── Dataset section ──

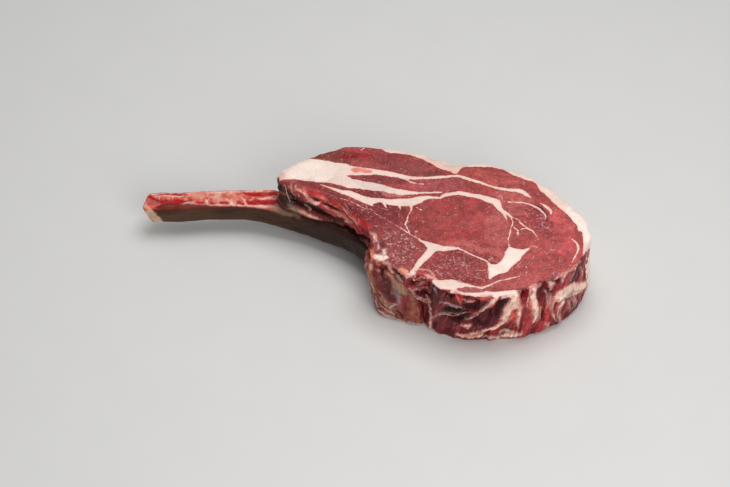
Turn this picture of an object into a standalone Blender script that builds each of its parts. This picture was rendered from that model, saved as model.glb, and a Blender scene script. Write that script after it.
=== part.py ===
"""A raw rib steak cut with its long rib left on, lying on one cut face.

The slice of muscle and fat carries the rib along its left edge. The rib is scraped clean where it
leaves the meat, and a block of backbone closes the near left corner. X runs along the rib, Z is up
through the thickness of the slice, and the floor is at Z = 0.
"""

import math

import bmesh
import bpy
import numpy as np
from mathutils import Vector, noise
from mathutils.geometry import delaunay_2d_cdt

MM = 0.001

# The slice of meat.
SLICE_THICKNESS = 55.0
SLICE_AROUND = 170
SLICE_CAP_SPACING = 6.0
SLICE_FOOT_ROUNDING = 4.0
SHOULDER_RINGS = 5
WALL_RINGS = 8
FOOT_RINGS = 3
WALL_RELIEF = 1.5
WALL_RELIEF_SPACING = 15.0
TOP_RELIEF = 0.7
TOP_RELIEF_SPACING = 34.0

# Stations round the upper edge of the slice, seen from above, against the clock from the tail.
# Each is x, y, how far the wall stands out below the edge, how far down it is fully out, and how
# far out the foot of the wall is.
SLICE_STATIONS = (
    (-66.5, 47.5, 3.0, 5.0, -3.0),
    (-64.0, 42.0, 7.0, 14.0, -1.0),
    (-52.0, 41.5, 14.0, 21.0, 1.0),
    (-36.0, 37.5, 16.5, 21.0, 1.0),
    (-20.0, 27.5, 13.5, 21.0, 1.0),
    (-9.0, 16.0, 10.0, 21.0, 1.0),
    (0.0, 2.0, 6.0, 19.0, 0.0),
    (4.5, -14.0, 3.0, 9.0, -3.0),
    (5.0, -32.0, 2.0, 4.0, -7.0),
    (8.0, -44.0, 2.0, 3.0, -8.0),
    (20.0, -51.0, 2.0, 3.0, -8.0),
    (35.0, -59.5, 2.0, 3.0, -6.0),
    (46.0, -62.5, -1.0, 9.0, 0.0),
    (57.0, -72.5, 3.0, 5.0, -0.5),
    (75.0, -79.5, 3.0, 4.0, 0.0),
    (96.0, -81.0, 3.0, 4.0, -2.0),
    (116.0, -75.5, 3.0, 4.0, 2.0),
    (137.0, -64.0, 3.0, 5.0, 5.0),
    (156.0, -49.5, 3.0, 5.0, 5.5),
    (166.5, -31.0, 3.0, 5.0, 5.5),
    (169.5, -8.0, 3.0, 5.0, 7.5),
    (161.5, 10.0, 2.5, 4.0, 2.0),
    (142.0, 34.0, 2.5, 4.0, 1.0),
    (120.0, 51.0, 2.5, 4.0, 0.0),
    (92.0, 61.5, 2.5, 4.0, 0.0),
    (73.0, 58.0, 2.5, 4.0, 0.0),
    (58.5, 62.5, 2.5, 4.0, 0.0),
    (38.5, 73.5, 2.5, 4.0, -1.0),
    (14.0, 79.5, 2.5, 4.0, -1.0),
    (-14.0, 81.5, 2.5, 4.0, -1.0),
    (-36.0, 72.5, 2.5, 4.0, -2.0),
    (-55.5, 59.0, 2.5, 4.0, -2.0),
)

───

## What you will do
Return exactly the leading lines of the listing, stopping after the line in which "one cut face." occurs.

## Response to the task
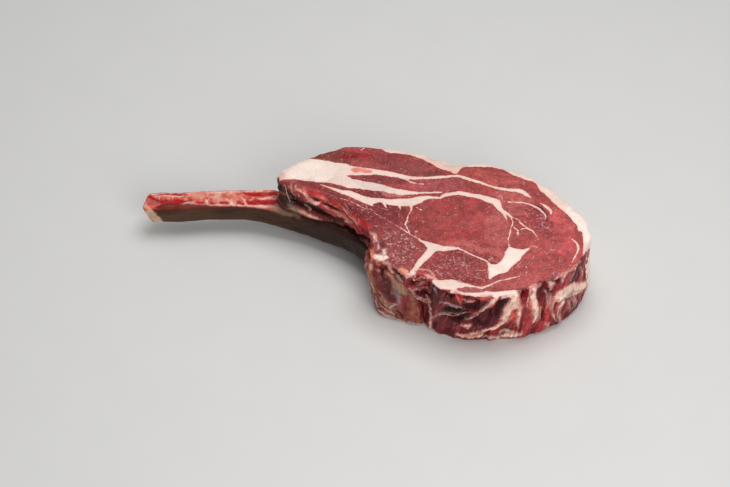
Turn this picture of an object into a standalone Blender script that builds each of its parts. This picture was rendered from that model, saved as model.glb, and a Blender scene script. Write that script after it.
=== part.py ===
"""A raw rib steak cut with its long rib left on, lying on one cut face.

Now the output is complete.